Relative terms such as “below” or “above” or “upper” or “lower” or “top” or “bottom” may be used herein to describe a relationship of one element, layer or region to another element, layer or region as illustrated in the figures. It will be understood that these terms are intended to encompass different orientations of the device in addition to the orientation depicted in the figures.

Embodiments of the invention are described herein with reference to cross-section illustrations that are schematic illustrations of idealized embodiments (and intermediate structures) of the invention. The thickness of layers and regions in the drawings may be exaggerated for clarity. Additionally, variations from the shapes of the illustrations as a result, for example, of manufacturing techniques and/or tolerances, are to be expected. Embodiments of the invention are also described with reference to fabrication operations. It will be appreciated that the steps shown in the fabrication operations need not be performed in the order shown.
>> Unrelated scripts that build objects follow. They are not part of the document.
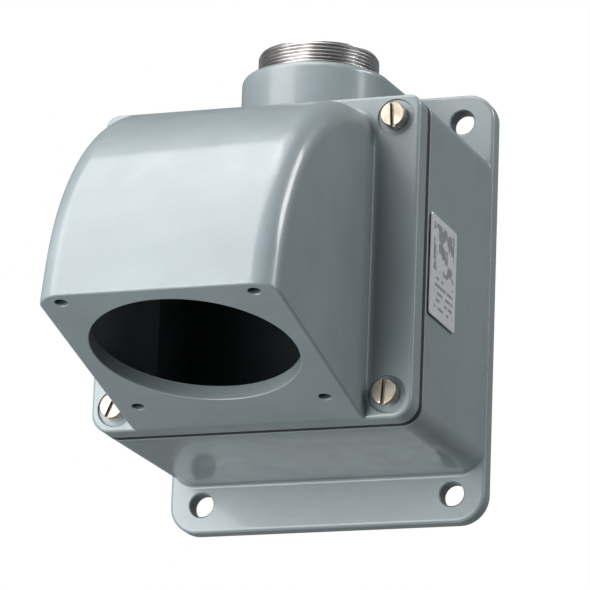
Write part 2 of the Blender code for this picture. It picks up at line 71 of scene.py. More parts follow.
PLATE_W, PLATE_H, PLATE_T = 2 * BOX_HIGH.x, -2 * BOX_LOW.z, 7.5
PLATE_CORNER_R, PLATE_EDGE_R, PLATE_BREAK = 12.0, 1.6, 0.5
WALL_HOLE_DX, WALL_HOLE_DZ, WALL_HOLE_R, WALL_HOLE_BREAK = 108.0, 158.0, 5.0, 0.7

BODY_HALF_W = ADAPTER_HIGH.x
BODY_HALF_H = (ADAPTER_HIGH.z - ADAPTER_LOW.z) / 2
BODY_Z = (ADAPTER_HIGH.z + ADAPTER_LOW.z) / 2
BODY_LOW_Z = ADAPTER_LOW.z
BODY_FRONT_Y = BOX_LOW.y
BODY_TOP_R, BODY_LOW_R = 5.5, 8.0
BODY_DRAFT, BODY_FILLET, BODY_FILLET_SIDE, RIM_ROUND = 0.4, 1.4, 0.4, 1.2
FOOT_Z, FOOT_HALF_H, FOOT_TOP_R, FOOT_LOW_R = -4.0, 66.9, 6.0, 10.0
WALL, FLOOR_Y, POST_R = 4.5, -5.5, 8.5
LUG_PAD_RADII, LUG_PAD_FOOT_H, LUG_PAD_BREAK, LUG_PAD_SINK = (7.6, 7.2, 7.0, 6.6), 1.8, 0.4, 1.5

HUB_Y = (NIPPLE_LOW.y + NIPPLE_HIGH.y) / 2
HUB_R, HUB_TOP_Z, HUB_ROUND, HUB_FILLET, HUB_SPREAD = 31.4, BOX_HIGH.z, 3.2, 3.0, 1.5
HUB_SINK = 3.0
HUB_BORE_R, SEAL_ROOM, SEAL_SEAT_R, SEAL_BREAK = 25.3, 3.4, 28.1, 0.6

FLANGE_BACK_Y = ADAPTER_HIGH.y
FLANGE_FRONT_Y = FLANGE_BACK_Y - 10.2
FLANGE_EDGE_R, FLANGE_BACK_EDGE_R = 1.6, 1.0
HOOD_HALF_W, HOOD_R, HOOD_EDGE_R = 48.0, 111.0, 10.0
HOOD_CENTRE_Y, HOOD_CENTRE_Z = -99.5, -57.0
HOOD_WALL, HOOD_SINK = 4.5, 6.0
ROOT_FLARE, ROOT_LOW_INSET, ROOT_TUCK, ROOT_TUCK_INSET = 2.4, 1.7, 2.0, 1.0
FACE_TILT = math.radians(12.8)
FACE_Y, FACE_Z, FACE_T, FACE_EDGE_R = -163.6, -58.2, 6.0, 1.2
INLET_R, INLET_BREAK = 40.5, 0.5
INLET_DX, INLET_DS, INLET_TAP_R, INLET_TAP_BREAK = 77.0, 85.0, 2.5, 0.25
TAP_PAD_T, TAP_PAD_W, TAP_PAD_SINK, TAP_FLOOR = 12.0, 11.0, 1.1, 2.0
TAP_PAD_SPANS = ((-47.6, -37.4), (37.4, 44.4))     # along the inlet face, from its middle
PASSAGE_LOW_Z = BODY_LOW_Z + WALL + 1.0

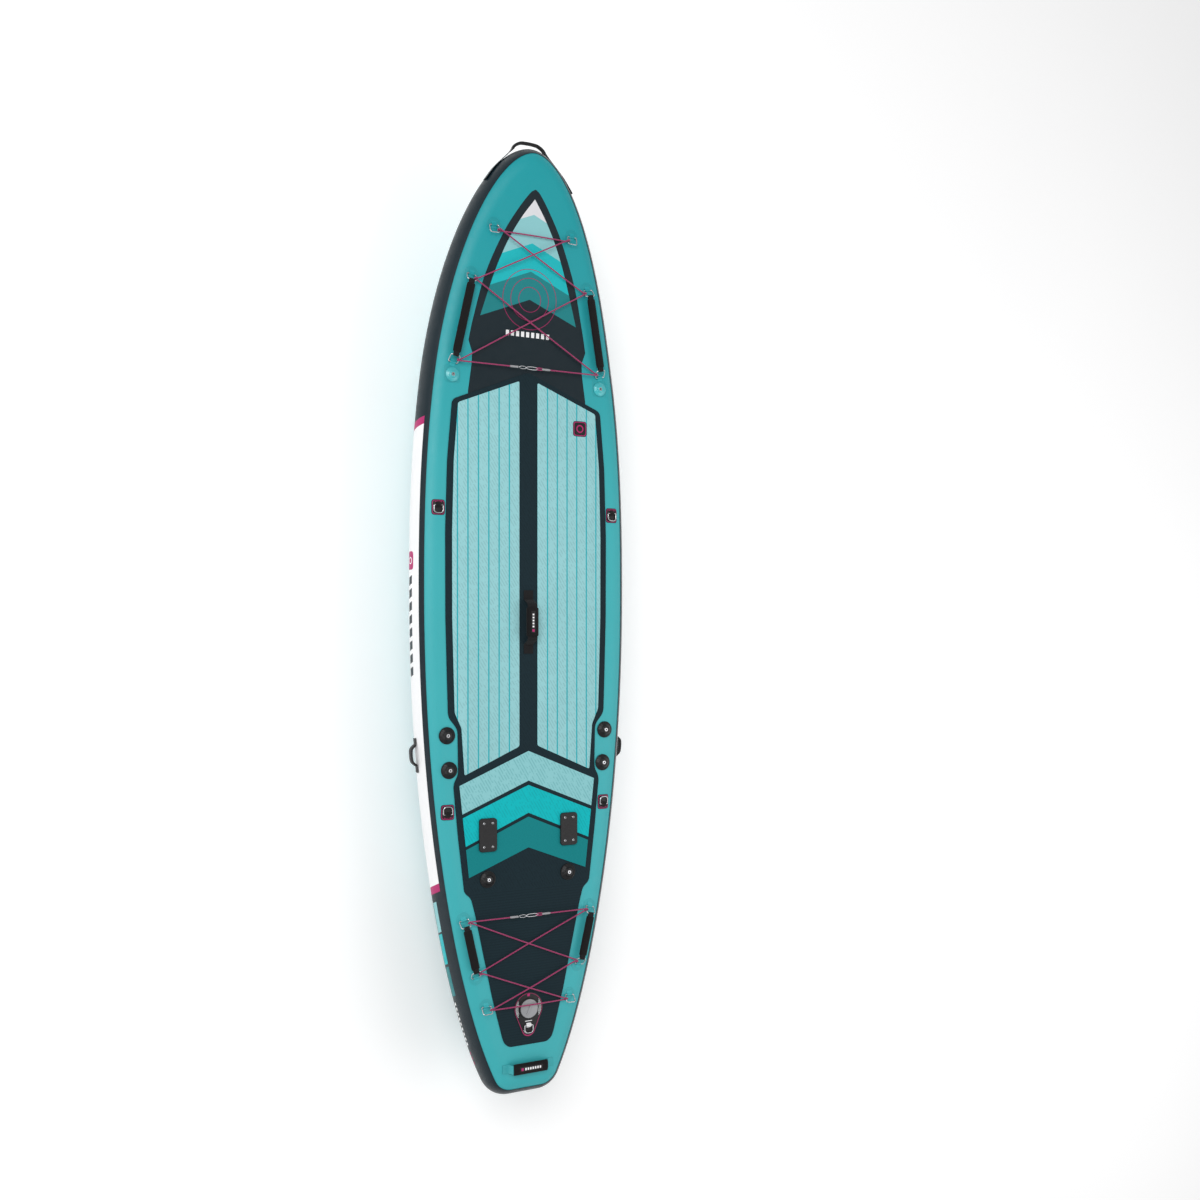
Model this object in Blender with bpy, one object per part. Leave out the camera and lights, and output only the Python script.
"""Inflatable stand up paddleboard, deck up as it floats. Metres, +Z up, +Y to the nose, +X starboard.

The origin is under the middle of the board, level with the tip of the centre fin.
"""

import math

import bpy
import numpy as np

# Hull. The plan is a flat panel outline with a half-round rail carried round it.
RAIL_R = 0.076  # outer radius of the rail bands, half the hull's thickness
SKIN_R = 0.0743  # outer radius of the deck and bottom skins, under the bands
SKIN_T = 0.0013
BAND_T = 0.0014
BAND_EDGE = 52.0  # degrees above and below the rail's widest line
SKIN_EDGE = 40.0
FIN_DEPTH = 0.236
MID_Z = FIN_DEPTH + SKIN_R
DECK_Z = MID_Z + SKIN_R
FLOOR_Z = MID_Z - SKIN_R
PANEL_HALF = 0.356  # widest half-width of the flat panel
NOSE_PLAN = (0.100, 1.561, 2.52, 1.602)  # start y, length, two powers
TAIL_PLAN = (0.109, 1.897, 2.05, 1.453)
TRANSOM_Y = -1.688
ROCKER_Y, ROCKER_K, ROCKER_POWER = 0.925, 0.132, 1.6

GAP = 0.0003
PAD_T = 0.0030
INLAY_T = 0.0020
PAD_Z = DECK_Z + GAP
INLAY_Z = PAD_Z + PAD_T + GAP
INLAY_TOP = INLAY_Z + INLAY_T
GROOVE_PITCH, GROOVE_W, GROOVE_D = 0.041, 0.005, 0.0012

# Half outlines of the foam pads, as (x, y) from the centre line outward.
PAD_HALF = (
    (0.302, 0.793), (0.321, 0.576), (0.3285, 0.315), (0.3275, 0.010), (0.322, -0.200),
    (0.3175, -0.350), (0.281, -0.395), (0.278, -0.558), (0.2975, -0.594), (0.2795, -0.780),
    (0.2545, -0.988), (0.229, -1.008), (0.2135, -1.064), (0.1445, -1.382), (0.104, -1.535),
    (0.096, -1.555), (0.077, -1.570),
)
PAD_APEX_Y = 0.917
INLAY = (
    (0.037, 0.881), (0.037, -0.466), (0.255, -0.563), (0.267, -0.392), (0.293, -0.335),
    (0.297, -0.200), (0.3025, 0.010), (0.303, 0.317), (0.2965, 0.576), (0.280, 0.783),
)
CHEVRONS = (  # apex y, end x, end y of each edge, from the nose end
    (-0.484, 0.275, -0.599), (-0.594, 0.265, -0.703), (-0.610, 0.265, -0.717),
    (-0.713, 0.252, -0.821), (-0.727, 0.252, -0.833), (-0.841, 0.238, -0.934),
)

# Rings: bar width and reach of the wire's centre line, and the wire.
WIRE_R = 0.002
RING_W, RING_L = 0.036, 0.030
BAR_H = 0.004  # bar's height over the skin
SADDLE_W = 0.020
# name, bar (x, y), point the ring reaches towards (x, y), tilt in degrees, patch radius
CARGO = (
    ("front_1", (0.158, 1.428), (0.150, 1.20), 25.0, 0.026),
    ("front_2", (0.236, 1.245), (0.300, 0.925), 38.0, 0.027),
    ("front_3", (0.300, 0.925), (0.236, 1.245), 38.0, 0.0),
    ("rear_1", (0.257, -1.085), (0.209, -1.297), 38.0, 0.027),
    ("rear_2", (0.209, -1.297), (0.257, -1.085), 38.0, 0.027),
    ("rear_3", (0.170, -1.408), (0.158, -1.60), 38.0, 0.025),
)
SEAT = (("front", (0.354, 0.402), -1.0), ("rear", (0.318, -0.692), 1.0))
CORD_R = 0.0025

MOUNTS = (("mid", 0.322, -0.416, 0), ("aft", 0.3135, -0.541, 0), ("pad", 0.164, -0.945, 1))
MOUNT_R, MOUNT_H = 0.031, 0.015
TEAL_MOUNT = (0.303, 0.881, 0.026, 0.009)
PLATE = (0.165, -0.783, 0.070, 0.122, 0.008)

CORD_OVER_CAP = DECK_Z + 0.0222
VALVE_Y = -1.436
LEASH_Y = -1.498
FINS = (  # name, x, y of box centre, box length, depth, tip overhang aft of the box
    ("centre", 0.0, -1.432, 0.220, FIN_DEPTH, 0.117),
    ("left", -0.237, -1.049, 0.155, 0.128, 0.062),
    ("right", 0.237, -1.049, 0.155, 0.128, 0.062),
)
BOX_W, BOX_H = 0.034, 0.018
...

Some embodiments of the invention are described with reference to semiconductor layers and/or regions which are characterized as having a conductivity type such as n-type or p-type, which refers to the majority carrier concentration in the layer and/or region. Thus, n-type material has a majority equilibrium concentration of negatively charged electrons, while p-type material has a majority equilibrium concentration of positively charged holes. Some material may be designated with a “+” or “−” (as in n+, n−, p+, p−, n++, n−−, p++, p−−, or the like), to indicate a relatively larger (“+”) or smaller (“−”) concentration of majority carriers compared to another layer or region. However, such notation does not imply the existence of a particular concentration of majority or minority carriers in a layer or region.

In the drawings and specification, there have been disclosed typical embodiments of the invention and, although specific terms are employed, they are used in a generic and descriptive sense only and not for purposes of limitation, the scope of the invention being set forth in the following claims.